-- Begin Data block --

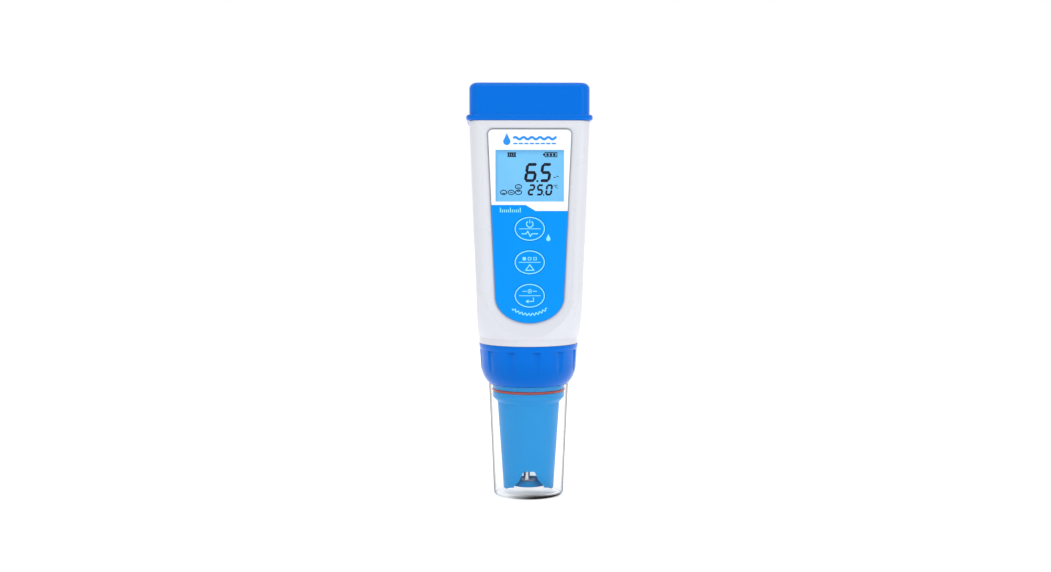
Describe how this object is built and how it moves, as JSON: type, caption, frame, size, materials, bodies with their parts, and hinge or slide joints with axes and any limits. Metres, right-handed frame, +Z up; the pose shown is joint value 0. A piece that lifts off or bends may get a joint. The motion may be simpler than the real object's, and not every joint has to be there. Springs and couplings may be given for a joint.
{
  "type": "ph meter",
  "caption": "Pocket pH meter: tapered case with a display and keys, pull-off battery cap, screw-on probe with a fluted lock ring, and a clear storage cap.",
  "frame": {"origin": "centre of the storage cap's base", "axes": "+Z up along the probe to the top cap, -Y the way the display faces, +X to the reader's right"},
  "size_m": [0.0512, 0.0416, 0.1704],
  "materials": {
    "case_white": "smooth satin ABS",
    "cap_blue": "smooth satin ABS",
    "ring_blue": "smooth satin ABS",
    "sleeve_blue": "satin, slightly translucent ABS",
    "cap_clear": "clear moulded polystyrene",
    "film_print": "printed polyester film",
    "key_print": "printed film over a firm pad",
    "lens_clear": "clear window",
    "lcd_blue": "backlit display glass",
    "backlight_white": "light guide",
    "seal_red": "moulded silicone",
    "seal_black": "moulded rubber",
    "board_green": "solder mask",
    "chip_black": "moulded epoxy",
    "inner_black": "moulded ABS",
    "inner_white": "moulded nylon",
    "steel": "bright steel",
    "gold": "gold flash",
    "cell_jacket": "printed jacket",
    "label_silver": "plain foil label",
    "lead_grey": "lead insulation",
    "bulb_glass": "blown electrode glass",
    "core_dark": "potting resin",
    "junction_white": "porous ceramic",
    "silver_wire": "chlorided silver"
  },
  "bodies": {
    "meter": {"front_case": "case_white", "rear_case": "case_white", "case_gasket": "seal_black", "case_screws": "steel", "rear_label": "label_silver", "cap_seal": "seal_black", "front_film": "film_print", "display_lens": "lens_clear", "lcd_glass": "lcd_blue", "lcd_backlight": "backlight_white", "zebra_strips": "seal_black", "main_board": "board_green", "board_chips": "chip_black", "buzzer": "chip_black", "key_switches": "inner_white", "board_screws": "steel", "battery_bay": "inner_black", "aaa_cell_1": "cell_jacket", "aaa_cell_2": "cell_jacket", "aaa_cell_3": "cell_jacket", "aaa_cell_4": "cell_jacket", "cell_springs": "steel", "door_gasket": "seal_black", "spigot": "case_white", "spigot_seal": "seal_red", "meter_socket": "inner_black", "socket_contacts": "gold", "signal_leads": "lead_grey", "lead_plug": "inner_white"},
    "top_cap": {"top_cap": "cap_blue"},
    "battery_door": {"battery_door": "inner_black", "door_contacts": "steel"},
    "power_key": {"power_key": "key_print"},
    "mode_key": {"mode_key": "key_print"},
    "cal_key": {"cal_key": "key_print"},
    "probe": {"probe_sleeve": "sleeve_blue", "probe_seal": "seal_red", "bulb_guard": "sleeve_blue", "glass_bulb": "bulb_glass", "glass_stem": "bulb_glass", "core_plug": "core_dark", "temperature_pin": "steel", "reference_junction": "junction_white", "inner_electrode": "silver_wire", "reference_wire": "silver_wire", "probe_plug": "inner_black", "plug_pins": "gold"},
    "lock_ring": {"lock_ring": "ring_blue"},
    "storage_cap": {"storage_cap": "cap_clear"}
  },
  "joints": [
    {"name": "cap_pull", "type": "slide", "parent": "meter", "child": "top_cap", "axis": [0, 0, 1], "range_m": [0, 0.03]},
    {"name": "door_slide", "type": "slide", "parent": "meter", "child": "battery_door", "axis": [0, -1, 0], "range_m": [0, 0.0033]},
    {"name": "power_press", "type": "slide", "parent": "meter", "child": "power_key", "axis": [0, 1, 0], "range_m": [0, 0.0005], "stiffness_N_per_m": 400},
    {"name": "mode_press", "type": "slide", "parent": "meter", "child": "mode_key", "axis": [0, 1, 0], "range_m": [0, 0.0005], "stiffness_N_per_m": 400},
    {"name": "cal_press", "type": "slide", "parent": "meter", "child": "cal_key", "axis": [0, 1, 0], "range_m": [0, 0.0005], "stiffness_N_per_m": 400},
    {"name": "probe_draw", "type": "slide", "parent": "meter", "child": "probe", "axis": [0, 0, -1], "range_m": [0, 0.0075]},
    {"name": "ring_turn", "type": "hinge", "parent": "probe", "child": "lock_ring", "pos_m": [0, 0, 0.055], "axis": [0, 0, -1], "range_deg": [0, 900]},
    {"name": "store_pull", "type": "slide", "parent": "probe", "child": "storage_cap", "axis": [0, 0, -1], "range_m": [0, 0.06]}
  ],
  "couplings": [
    {"joint": "probe_draw", "follows": "ring_turn", "m_per_rad": 0.00047746}
  ]
}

-- End Data block --

> [What you have to do] Check the data for the word "frame" and pull out the lines that have it.

> [Result of the exercise]
Describe how this object is built and how it moves, as JSON: type, caption, frame, size, materials, bodies with their parts, and hinge or slide joints with axes and any limits. Metres, right-handed frame, +Z up; the pose shown is joint value 0. A piece that lifts off or bends may get a joint. The motion may be simpler than the real object's, and not every joint has to be there. Springs and couplings may be given for a joint.
  "frame": {"origin": "centre of the storage cap's base", "axes": "+Z up along the probe to the top cap, -Y the way the display faces, +X to the reader's right"},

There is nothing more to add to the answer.